**Short problem:** Print the data exactly as it is given, please.

**Exercise data:**
┌────────
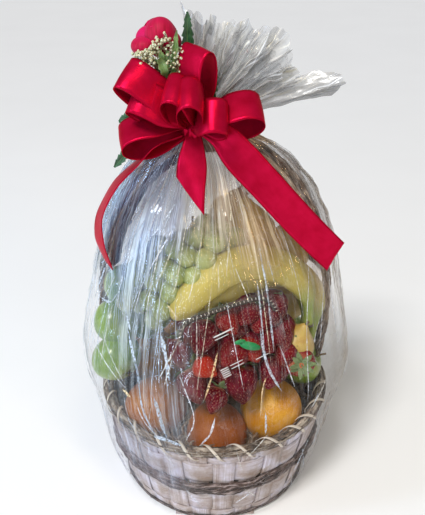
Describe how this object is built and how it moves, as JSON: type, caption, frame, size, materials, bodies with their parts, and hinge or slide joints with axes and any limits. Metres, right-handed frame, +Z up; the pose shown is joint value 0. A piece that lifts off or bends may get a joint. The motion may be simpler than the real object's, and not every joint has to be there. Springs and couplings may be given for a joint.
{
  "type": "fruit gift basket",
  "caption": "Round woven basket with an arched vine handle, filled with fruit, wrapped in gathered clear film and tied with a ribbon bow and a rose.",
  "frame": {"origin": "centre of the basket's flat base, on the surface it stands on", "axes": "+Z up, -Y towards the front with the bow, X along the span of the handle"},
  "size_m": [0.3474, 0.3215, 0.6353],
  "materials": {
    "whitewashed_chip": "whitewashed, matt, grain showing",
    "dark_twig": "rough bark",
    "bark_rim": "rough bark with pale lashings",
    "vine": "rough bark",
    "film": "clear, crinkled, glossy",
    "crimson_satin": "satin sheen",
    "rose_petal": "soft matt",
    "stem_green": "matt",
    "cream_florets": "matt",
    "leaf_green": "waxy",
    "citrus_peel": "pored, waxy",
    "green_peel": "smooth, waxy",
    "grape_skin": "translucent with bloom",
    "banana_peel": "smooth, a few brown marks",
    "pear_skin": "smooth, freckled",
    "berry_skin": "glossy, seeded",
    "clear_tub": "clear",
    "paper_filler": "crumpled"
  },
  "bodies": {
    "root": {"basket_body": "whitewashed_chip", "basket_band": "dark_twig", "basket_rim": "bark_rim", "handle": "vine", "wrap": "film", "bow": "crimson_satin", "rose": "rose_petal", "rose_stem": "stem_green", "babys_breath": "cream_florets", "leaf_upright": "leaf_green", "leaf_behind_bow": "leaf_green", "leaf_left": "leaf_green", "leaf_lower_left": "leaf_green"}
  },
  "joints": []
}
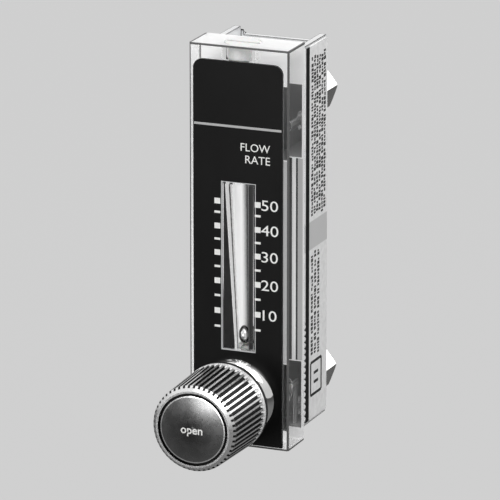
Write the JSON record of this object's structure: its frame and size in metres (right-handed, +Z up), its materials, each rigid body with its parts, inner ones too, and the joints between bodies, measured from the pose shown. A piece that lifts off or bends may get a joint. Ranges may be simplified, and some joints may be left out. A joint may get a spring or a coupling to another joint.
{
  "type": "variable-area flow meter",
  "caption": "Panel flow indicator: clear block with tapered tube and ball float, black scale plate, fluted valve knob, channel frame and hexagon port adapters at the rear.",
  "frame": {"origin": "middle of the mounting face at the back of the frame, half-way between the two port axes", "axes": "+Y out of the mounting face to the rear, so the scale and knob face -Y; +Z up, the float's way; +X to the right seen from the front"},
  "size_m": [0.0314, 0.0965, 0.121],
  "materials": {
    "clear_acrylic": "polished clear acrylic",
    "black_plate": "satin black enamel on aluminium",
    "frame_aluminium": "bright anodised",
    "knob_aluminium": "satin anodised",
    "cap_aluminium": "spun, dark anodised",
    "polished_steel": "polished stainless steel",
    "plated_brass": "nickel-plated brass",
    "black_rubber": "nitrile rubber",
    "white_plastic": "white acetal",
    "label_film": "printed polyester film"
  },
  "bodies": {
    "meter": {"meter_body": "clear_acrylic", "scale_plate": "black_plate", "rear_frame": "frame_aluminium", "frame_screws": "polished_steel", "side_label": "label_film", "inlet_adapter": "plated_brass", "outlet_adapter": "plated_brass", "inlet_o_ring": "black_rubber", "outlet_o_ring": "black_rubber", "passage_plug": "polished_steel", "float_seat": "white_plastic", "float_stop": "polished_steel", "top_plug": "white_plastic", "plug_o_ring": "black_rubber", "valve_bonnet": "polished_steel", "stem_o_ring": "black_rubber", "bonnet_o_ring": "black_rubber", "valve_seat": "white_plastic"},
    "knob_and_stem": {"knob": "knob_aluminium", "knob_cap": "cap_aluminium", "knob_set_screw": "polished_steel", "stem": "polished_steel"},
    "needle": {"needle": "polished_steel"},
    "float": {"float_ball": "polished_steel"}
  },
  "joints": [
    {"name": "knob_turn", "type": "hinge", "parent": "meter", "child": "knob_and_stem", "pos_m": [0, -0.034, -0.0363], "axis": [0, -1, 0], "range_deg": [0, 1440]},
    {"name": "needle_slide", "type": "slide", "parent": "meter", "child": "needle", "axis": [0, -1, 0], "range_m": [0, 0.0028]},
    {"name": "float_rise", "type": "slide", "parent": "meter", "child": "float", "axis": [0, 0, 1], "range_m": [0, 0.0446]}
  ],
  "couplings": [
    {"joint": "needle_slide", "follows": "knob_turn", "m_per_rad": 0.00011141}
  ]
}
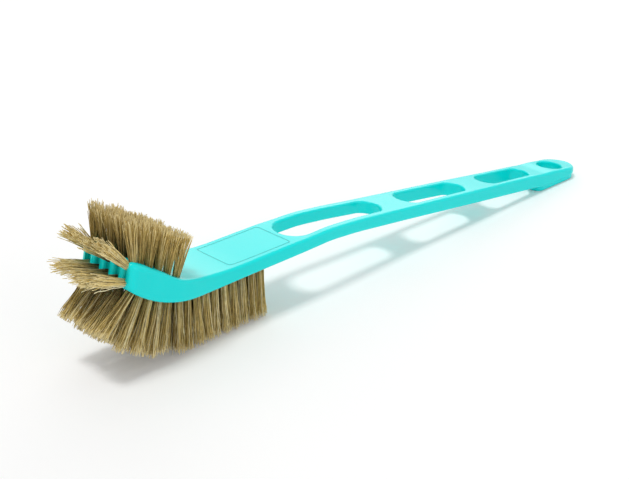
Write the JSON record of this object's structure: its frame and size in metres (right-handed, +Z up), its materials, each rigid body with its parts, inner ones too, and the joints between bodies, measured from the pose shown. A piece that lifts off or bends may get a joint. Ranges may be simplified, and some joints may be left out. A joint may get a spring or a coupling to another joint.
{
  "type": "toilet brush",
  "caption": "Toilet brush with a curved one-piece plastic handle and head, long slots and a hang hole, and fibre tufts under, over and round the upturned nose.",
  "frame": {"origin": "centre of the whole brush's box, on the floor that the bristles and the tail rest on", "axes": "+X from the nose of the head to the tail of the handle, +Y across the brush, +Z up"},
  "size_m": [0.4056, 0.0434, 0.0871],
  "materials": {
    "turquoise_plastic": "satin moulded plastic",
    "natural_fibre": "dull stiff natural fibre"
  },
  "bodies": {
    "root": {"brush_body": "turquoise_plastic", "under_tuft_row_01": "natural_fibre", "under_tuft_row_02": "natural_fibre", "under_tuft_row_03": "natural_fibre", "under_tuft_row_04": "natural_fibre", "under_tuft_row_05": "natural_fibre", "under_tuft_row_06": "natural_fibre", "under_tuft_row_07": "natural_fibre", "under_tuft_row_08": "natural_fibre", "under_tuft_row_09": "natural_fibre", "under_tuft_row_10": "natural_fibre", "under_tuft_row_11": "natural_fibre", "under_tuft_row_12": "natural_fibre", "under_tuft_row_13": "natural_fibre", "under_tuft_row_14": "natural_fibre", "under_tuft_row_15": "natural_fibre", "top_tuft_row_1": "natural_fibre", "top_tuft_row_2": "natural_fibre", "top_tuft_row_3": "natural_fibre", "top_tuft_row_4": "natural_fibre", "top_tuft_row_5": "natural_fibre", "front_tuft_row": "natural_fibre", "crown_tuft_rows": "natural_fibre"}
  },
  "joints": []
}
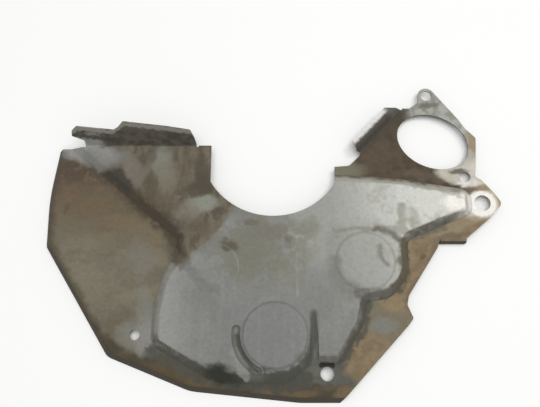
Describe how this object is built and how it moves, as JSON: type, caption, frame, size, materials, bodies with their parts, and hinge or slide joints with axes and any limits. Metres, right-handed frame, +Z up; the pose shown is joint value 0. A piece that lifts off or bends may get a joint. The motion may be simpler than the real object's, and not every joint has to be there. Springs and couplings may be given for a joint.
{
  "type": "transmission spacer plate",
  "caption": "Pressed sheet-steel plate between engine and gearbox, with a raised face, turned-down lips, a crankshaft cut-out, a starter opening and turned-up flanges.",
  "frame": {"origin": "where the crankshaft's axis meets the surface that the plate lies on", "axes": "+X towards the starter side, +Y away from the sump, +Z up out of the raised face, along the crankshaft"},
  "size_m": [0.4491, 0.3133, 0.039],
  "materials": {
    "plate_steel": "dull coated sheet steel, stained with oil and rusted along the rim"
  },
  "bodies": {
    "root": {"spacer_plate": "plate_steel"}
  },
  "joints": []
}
└────────
**Problem solution:**
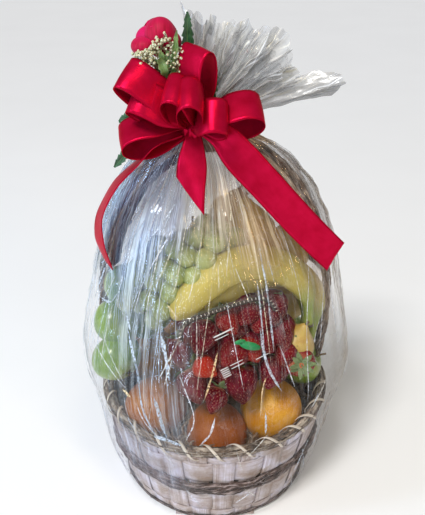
Describe how this object is built and how it moves, as JSON: type, caption, frame, size, materials, bodies with their parts, and hinge or slide joints with axes and any limits. Metres, right-handed frame, +Z up; the pose shown is joint value 0. A piece that lifts off or bends may get a joint. The motion may be simpler than the real object's, and not every joint has to be there. Springs and couplings may be given for a joint.
{
  "type": "fruit gift basket",
  "caption": "Round woven basket with an arched vine handle, filled with fruit, wrapped in gathered clear film and tied with a ribbon bow and a rose.",
  "frame": {"origin": "centre of the basket's flat base, on the surface it stands on", "axes": "+Z up, -Y towards the front with the bow, X along the span of the handle"},
  "size_m": [0.3474, 0.3215, 0.6353],
  "materials": {
    "whitewashed_chip": "whitewashed, matt, grain showing",
    "dark_twig": "rough bark",
    "bark_rim": "rough bark with pale lashings",
    "vine": "rough bark",
    "film": "clear, crinkled, glossy",
    "crimson_satin": "satin sheen",
    "rose_petal": "soft matt",
    "stem_green": "matt",
    "cream_florets": "matt",
    "leaf_green": "waxy",
    "citrus_peel": "pored, waxy",
    "green_peel": "smooth, waxy",
    "grape_skin": "translucent with bloom",
    "banana_peel": "smooth, a few brown marks",
    "pear_skin": "smooth, freckled",
    "berry_skin": "glossy, seeded",
    "clear_tub": "clear",
    "paper_filler": "crumpled"
  },
  "bodies": {
    "root": {"basket_body": "whitewashed_chip", "basket_band": "dark_twig", "basket_rim": "bark_rim", "handle": "vine", "wrap": "film", "bow": "crimson_satin", "rose": "rose_petal", "rose_stem": "stem_green", "babys_breath": "cream_florets", "leaf_upright": "leaf_green", "leaf_behind_bow": "leaf_green", "leaf_left": "leaf_green", "leaf_lower_left": "leaf_green"}
  },
  "joints": []
}
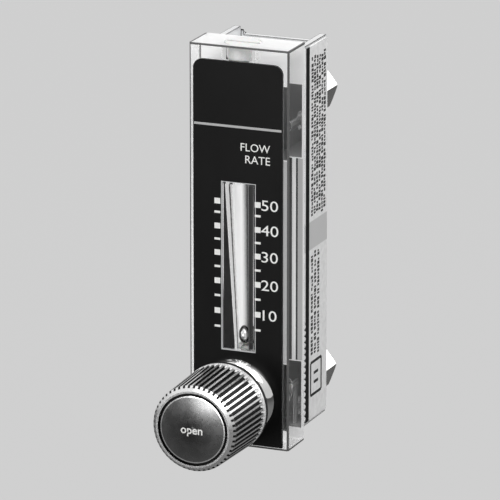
Write the JSON record of this object's structure: its frame and size in metres (right-handed, +Z up), its materials, each rigid body with its parts, inner ones too, and the joints between bodies, measured from the pose shown. A piece that lifts off or bends may get a joint. Ranges may be simplified, and some joints may be left out. A joint may get a spring or a coupling to another joint.
{
  "type": "variable-area flow meter",
  "caption": "Panel flow indicator: clear block with tapered tube and ball float, black scale plate, fluted valve knob, channel frame and hexagon port adapters at the rear.",
  "frame": {"origin": "middle of the mounting face at the back of the frame, half-way between the two port axes", "axes": "+Y out of the mounting face to the rear, so the scale and knob face -Y; +Z up, the float's way; +X to the right seen from the front"},
  "size_m": [0.0314, 0.0965, 0.121],
  "materials": {
    "clear_acrylic": "polished clear acrylic",
    "black_plate": "satin black enamel on aluminium",
    "frame_aluminium": "bright anodised",
    "knob_aluminium": "satin anodised",
    "cap_aluminium": "spun, dark anodised",
    "polished_steel": "polished stainless steel",
    "plated_brass": "nickel-plated brass",
    "black_rubber": "nitrile rubber",
    "white_plastic": "white acetal",
    "label_film": "printed polyester film"
  },
  "bodies": {
    "meter": {"meter_body": "clear_acrylic", "scale_plate": "black_plate", "rear_frame": "frame_aluminium", "frame_screws": "polished_steel", "side_label": "label_film", "inlet_adapter": "plated_brass", "outlet_adapter": "plated_brass", "inlet_o_ring": "black_rubber", "outlet_o_ring": "black_rubber", "passage_plug": "polished_steel", "float_seat": "white_plastic", "float_stop": "polished_steel", "top_plug": "white_plastic", "plug_o_ring": "black_rubber", "valve_bonnet": "polished_steel", "stem_o_ring": "black_rubber", "bonnet_o_ring": "black_rubber", "valve_seat": "white_plastic"},
    "knob_and_stem": {"knob": "knob_aluminium", "knob_cap": "cap_aluminium", "knob_set_screw": "polished_steel", "stem": "polished_steel"},
    "needle": {"needle": "polished_steel"},
    "float": {"float_ball": "polished_steel"}
  },
  "joints": [
    {"name": "knob_turn", "type": "hinge", "parent": "meter", "child": "knob_and_stem", "pos_m": [0, -0.034, -0.0363], "axis": [0, -1, 0], "range_deg": [0, 1440]},
    {"name": "needle_slide", "type": "slide", "parent": "meter", "child": "needle", "axis": [0, -1, 0], "range_m": [0, 0.0028]},
    {"name": "float_rise", "type": "slide", "parent": "meter", "child": "float", "axis": [0, 0, 1], "range_m": [0, 0.0446]}
  ],
  "couplings": [
    {"joint": "needle_slide", "follows": "knob_turn", "m_per_rad": 0.00011141}
  ]
}
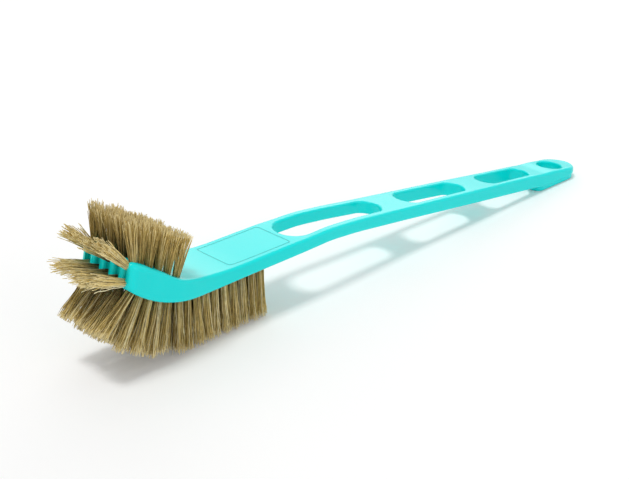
Write the JSON record of this object's structure: its frame and size in metres (right-handed, +Z up), its materials, each rigid body with its parts, inner ones too, and the joints between bodies, measured from the pose shown. A piece that lifts off or bends may get a joint. Ranges may be simplified, and some joints may be left out. A joint may get a spring or a coupling to another joint.
{
  "type": "toilet brush",
  "caption": "Toilet brush with a curved one-piece plastic handle and head, long slots and a hang hole, and fibre tufts under, over and round the upturned nose.",
  "frame": {"origin": "centre of the whole brush's box, on the floor that the bristles and the tail rest on", "axes": "+X from the nose of the head to the tail of the handle, +Y across the brush, +Z up"},
  "size_m": [0.4056, 0.0434, 0.0871],
  "materials": {
    "turquoise_plastic": "satin moulded plastic",
    "natural_fibre": "dull stiff natural fibre"
  },
  "bodies": {
    "root": {"brush_body": "turquoise_plastic", "under_tuft_row_01": "natural_fibre", "under_tuft_row_02": "natural_fibre", "under_tuft_row_03": "natural_fibre", "under_tuft_row_04": "natural_fibre", "under_tuft_row_05": "natural_fibre", "under_tuft_row_06": "natural_fibre", "under_tuft_row_07": "natural_fibre", "under_tuft_row_08": "natural_fibre", "under_tuft_row_09": "natural_fibre", "under_tuft_row_10": "natural_fibre", "under_tuft_row_11": "natural_fibre", "under_tuft_row_12": "natural_fibre", "under_tuft_row_13": "natural_fibre", "under_tuft_row_14": "natural_fibre", "under_tuft_row_15": "natural_fibre", "top_tuft_row_1": "natural_fibre", "top_tuft_row_2": "natural_fibre", "top_tuft_row_3": "natural_fibre", "top_tuft_row_4": "natural_fibre", "top_tuft_row_5": "natural_fibre", "front_tuft_row": "natural_fibre", "crown_tuft_rows": "natural_fibre"}
  },
  "joints": []
}
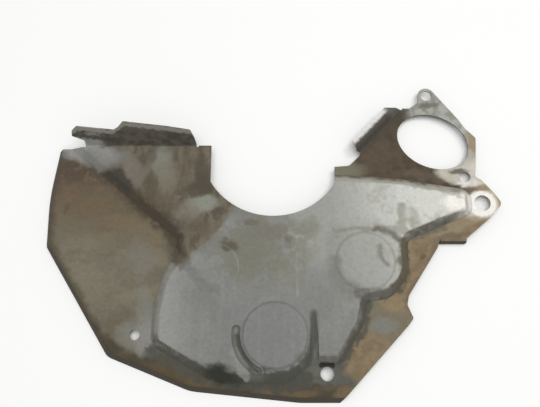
Describe how this object is built and how it moves, as JSON: type, caption, frame, size, materials, bodies with their parts, and hinge or slide joints with axes and any limits. Metres, right-handed frame, +Z up; the pose shown is joint value 0. A piece that lifts off or bends may get a joint. The motion may be simpler than the real object's, and not every joint has to be there. Springs and couplings may be given for a joint.
{
  "type": "transmission spacer plate",
  "caption": "Pressed sheet-steel plate between engine and gearbox, with a raised face, turned-down lips, a crankshaft cut-out, a starter opening and turned-up flanges.",
  "frame": {"origin": "where the crankshaft's axis meets the surface that the plate lies on", "axes": "+X towards the starter side, +Y away from the sump, +Z up out of the raised face, along the crankshaft"},
  "size_m": [0.4491, 0.3133, 0.039],
  "materials": {
    "plate_steel": "dull coated sheet steel, stained with oil and rusted along the rim"
  },
  "bodies": {
    "root": {"spacer_plate": "plate_steel"}
  },
  "joints": []
}